How does this happen? What conditions of circumstance and temperament foster creative connection? In other words: Where and how does it begin? And which combinations of people make it most likely?
–Excerpt from Powers of Two: Seeking the Essence of Innovation in Creative Pairs (Eamon Dolan Books/Houghton Mifflin Harcourt)
MELANIE FIGUEROA: Let’s start with the basics. In Powers of Two, you’re discussing the very essence of creativity in pairs. After all of the research and writing that went into this book, how would you define creativity? What about duos, specifically, led you to this subject?
JOSHUA SHENK: I define creativity broadly, as the bringing of new, beautiful, and useful things into the world. And what I found in my research is that, to a staggering degree, this often emerges from some kind of creative intimacy, sparks between people.
I started all this because I wanted to know about “chemistry” or “electricity”—the feeling that most of us have been lucky enough to feel: being buoyed up or energized by the presence of another person. I wanted to know what that thing is, at its essence. I thought I could get at it if I looked at exceptionally creative pairs like Lennon/McCartney and Watson and Crick.
But I soon began to see that the story of pairs goes way beyond traditional collaborators. Many stories of intimate creative exchanges get hidden from the public in one way or another, often because one member of the partnership is lionized as a lone genius, often because it’s the job of one member to stay off-stage, so to speak. Who knows the names Marcia Lucas, or Michele Besso, or Ralph Abernathy? Very few people, but each played a fascinating role in the life and work of George Lucas, Albert Einstein, and Martin Luther King, Jr.
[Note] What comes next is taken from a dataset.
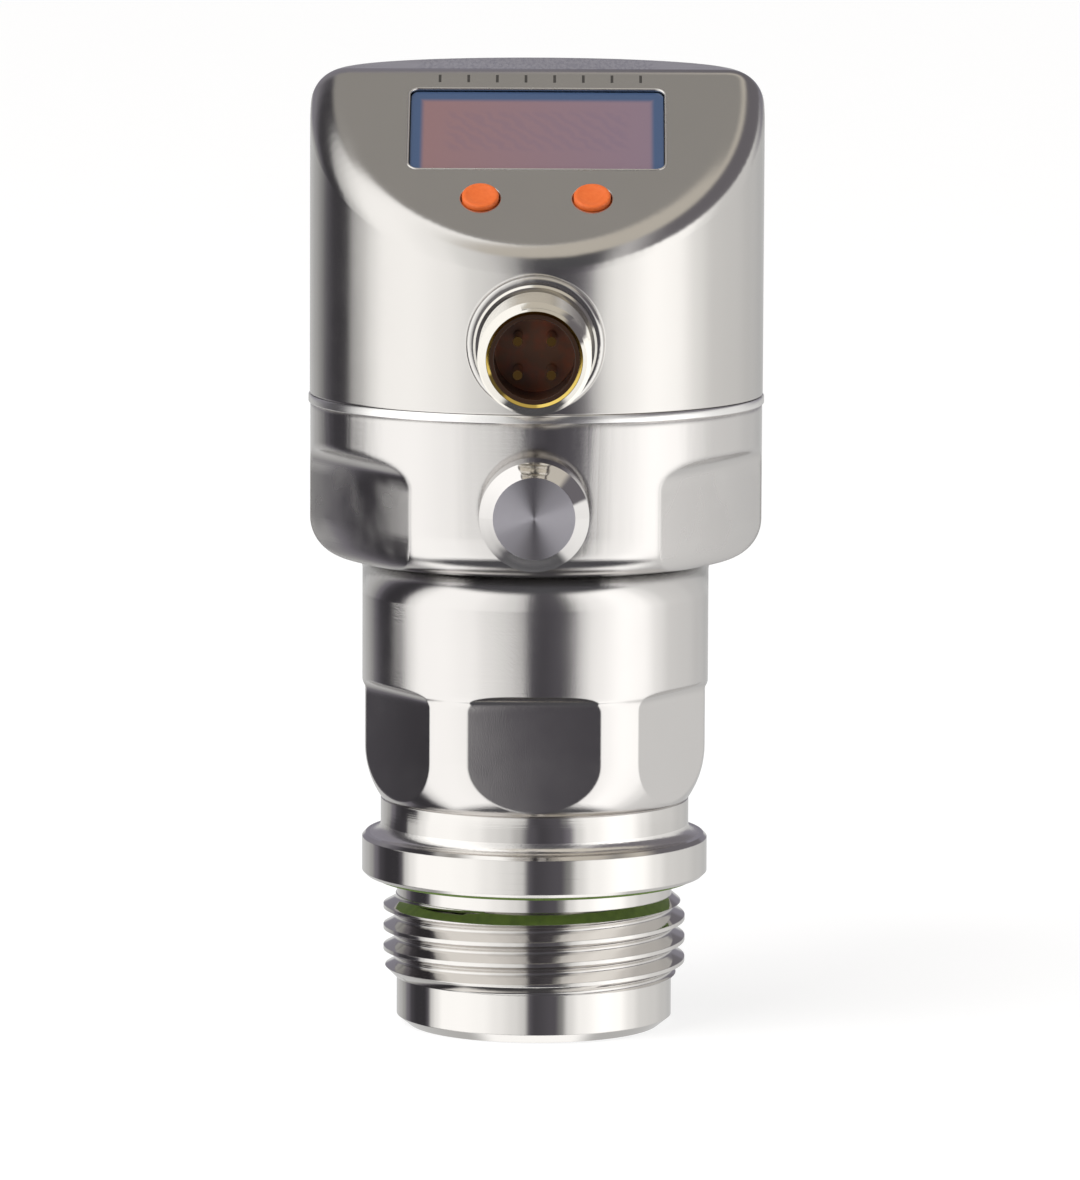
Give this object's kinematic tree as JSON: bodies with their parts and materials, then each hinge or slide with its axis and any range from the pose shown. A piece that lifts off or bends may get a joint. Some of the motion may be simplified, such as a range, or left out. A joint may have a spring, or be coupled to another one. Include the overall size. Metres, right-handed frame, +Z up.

And then there are cases where two people are each known—like Henry Matisse and Pablo Picasso, or C.S. Lewis and J.R.R. Tolkien—but where the intimacy is a story largely untold.
MF: You also discuss something called optimal distance. Creative duos do, indeed, need time alone. How does this isolation affect the pair as a whole? In what ways does work done alone differ from work done in pairs, if any?
JS: I think we need to distinguish between isolation and solitude. Isolation is when we’re shut up, often against our will. Solitude is when we carve out space for ourselves to open up into our interior, to dream, to ruminate in an unfettered way. And solitude is a critical factor in the creative life. People often look at my book as an argument of connection AGAINST solitude, but I’m actually digging into the relationship between these two critical experiences. We can’t be creative without sufficient connection. And we can’t connect without coming from an authentic place within ourselves. Then, once we’ve connected, we need to move back into that interior space at various times. Everyone needs this to some degree, and when you find just the right balance you have what I call optimal distance.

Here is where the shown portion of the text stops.